En vue de l’atteinte de cet objectif, le Plan de Réformes Budgétaires et Financières (PRBF) en cours de mise en œuvre vise les objectifs spécifiques suivants :

  • Améliorer la sincérité des prévisions de recettes et de dépenses ;
  • Améliorer l’exhaustivité et la transparence du budget.
  • Renforcer le cadrage budgétaire ;
  • Mettre en œuvre le budget programme ;
  • Améliorer la présentation des documents budgétaires.
  • Moderniser l’administration fiscale ;
  • Améliorer la mobilisation des recettes fiscales ;
  • Généraliser l’automatisation des procédures administratives et douanières.

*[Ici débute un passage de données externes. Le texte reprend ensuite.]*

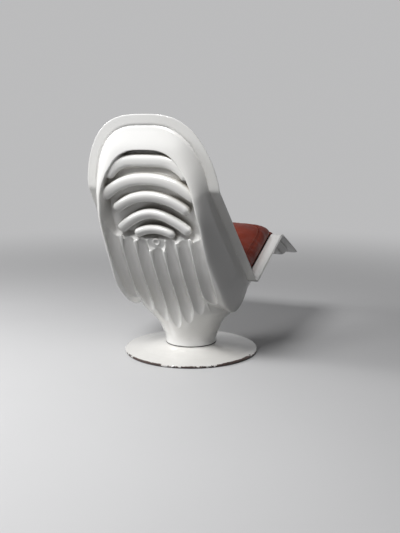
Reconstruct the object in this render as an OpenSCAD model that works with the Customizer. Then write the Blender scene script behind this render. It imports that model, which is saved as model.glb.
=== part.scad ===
// Swivel chaise longue: a moulded white shell with a fluted back stands on a
// funnel-shaped pedestal that turns on a low steel disc. Leather pads lie in the shell.
// The sitter faces -Y, Z is up, and the floor under the middle of the disc is the origin.

/* [Side line of the shell] */
// Distance of the seat valley behind the swivel axis
crotch_y = 55; // [45:1:65]
// Height of the rim at the seat valley
crotch_z = 331; // [325:1:345]
// Length of the head section along the rim
head_len = 290; // [280:1:300]
// Lean of the head section from upright
head_lean = 13.8; // [12:0.2:16]
// Length of the back section along the rim
back_len = 517; // [505:1:530]
// Lean of the back section from upright
back_lean = 38.6; // [37:0.2:40]
// Length of the thigh section along the rim
thigh_len = 452; // [430:1:470]
// Rise of the thigh section from level
thigh_rise = 18.7; // [17:0.2:20]
// Length of the leg section along the rim
leg_len = 325; // [300:1:340]
// Drop of the leg section from level
leg_drop = 23.4; // [20:0.2:26]

/* [Plan of the rim] */
// Width over the rim at the bend between head and back
head_w = 558; // [540:1:575]
// Width over the rim at the seat valley
crotch_w = 648; // [630:1:660]
// Width over the rim at the knee
knee_w = 600; // [585:1:615]
// Width over the rim at the foot end
foot_w = 580; // [560:1:600]
// Corner radius of the foot end
foot_r = 22; // [16:1:30]
// Width of the flat flange
flange_w = 41; // [38:1:44]

/* [Moulded shell] */
// Thickness of the rim flange
rim_t = 4; // [3:0.5:5]
// Wall of the moulded shell
shell_t = 5; // [4:0.5:6]
// Depth of the side bolsters behind the rim
bolster_depth = 154; // [150:1:158]
// Width of the slope from the flange to the nose of a bolster
bolster_w = 43; // [40:1:46]
// Width of the slope round the head at the sides
head_side_w = 60; // [56:1:64]
// Width of the slope at the top of the head
head_top_w = 77; // [72:1:80]
// Width of the rounded end of a bolster under the seat
lobe_w = 60; // [56:1:62]
// Width of the slope from the nose of a bolster into the recess
inner_w = 44; // [40:1:46]
// Depth of the thigh tray
thigh_depth = 50; // [47:1:54]
// Depth of the leg tray
leg_depth = 30; // [28:1:34]
// Width of the slope down the side of the trays
tray_w = 25; // [22:1:28]

/* [Arched bars and flutes] */
// Height of the round bars over the recess
bar_r = 20; // [18:0.5:22]
// Width of the round bars
bar_w = 47; // [44:1:50]
// Spacing of the bars down the back
bar_pitch = 63; // [61:1:65]
// Distance of the first bar from the top edge
bar_first = 171; // [168:1:174]
// Spacing of the flutes across the back
flute_pitch = 60; // [56:1:62]
// Depth of the flutes
flute_depth = 17; // [14:0.5:18]
// Width of the ridges between the flutes
ridge_w = 5; // [3:0.5:8]
// Radius of the round boss under the bars
boss_r = 18; // [15:0.5:20]

/* [Pedestal] */
// Radius of the neck of the pedestal
neck_r = 112; // [110:1:116]
// Height of the lower edge of the neck
neck_z = 41; // [40:0.5:44]
// Thickness of the bonded mounting board
board_t = 18; // [15:1:20]
// Height of the underside of the mounting board
board_z = 104; // [100:1:110]

/* [Base disc] */
// Radius of the base disc
disc_r = 290; // [280:1:300]
// Height of the outer edge of the disc
disc_edge_h = 7; // [6:0.5:9]
// Height of the crown of the disc
disc_top_z = 38; // [36:0.5:39]
// Wall of the cast disc
disc_t = 8; // [7:0.5:9]
// Thickness of the floor ring that stands proud of the disc
ring_proud = 3; // [2:0.5:4]

/* [Swivel] */
// Radius of the pivot post
post_r = 20; // [18:0.5:22]
// Height of the shoulder of the pivot post
post_top_z = 196; // [190:1:200]
// Wall of the swivel tube
tube_t = 6; // [5:0.5:7]
// Wall of the bushes
bush_t = 5; // [4:0.5:6]
// Radius of the bearing balls
ball_r = 3; // [2.5:0.5:3.5]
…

  • Mettre en œuvre la stratégie de déconcentration de l’ordonnancement des dépenses ;
  • Réformer la comptabilité de l’État ;
  • Améliorer la tenue de la comptabilité de l’État et du système de reporting financier ;
  • Améliorer les procédures de passation des marchés publics pour une meilleure absorption des crédits et l’atteinte des objectifs de développement.
  • Renforcer les mécanismes d’audit interne ;
  • Assurer l’effectivité du contrôle exercé par la Cour des Comptes ;
  • Renforcer les capacités institutionnelles de l’Assemblée Nationale.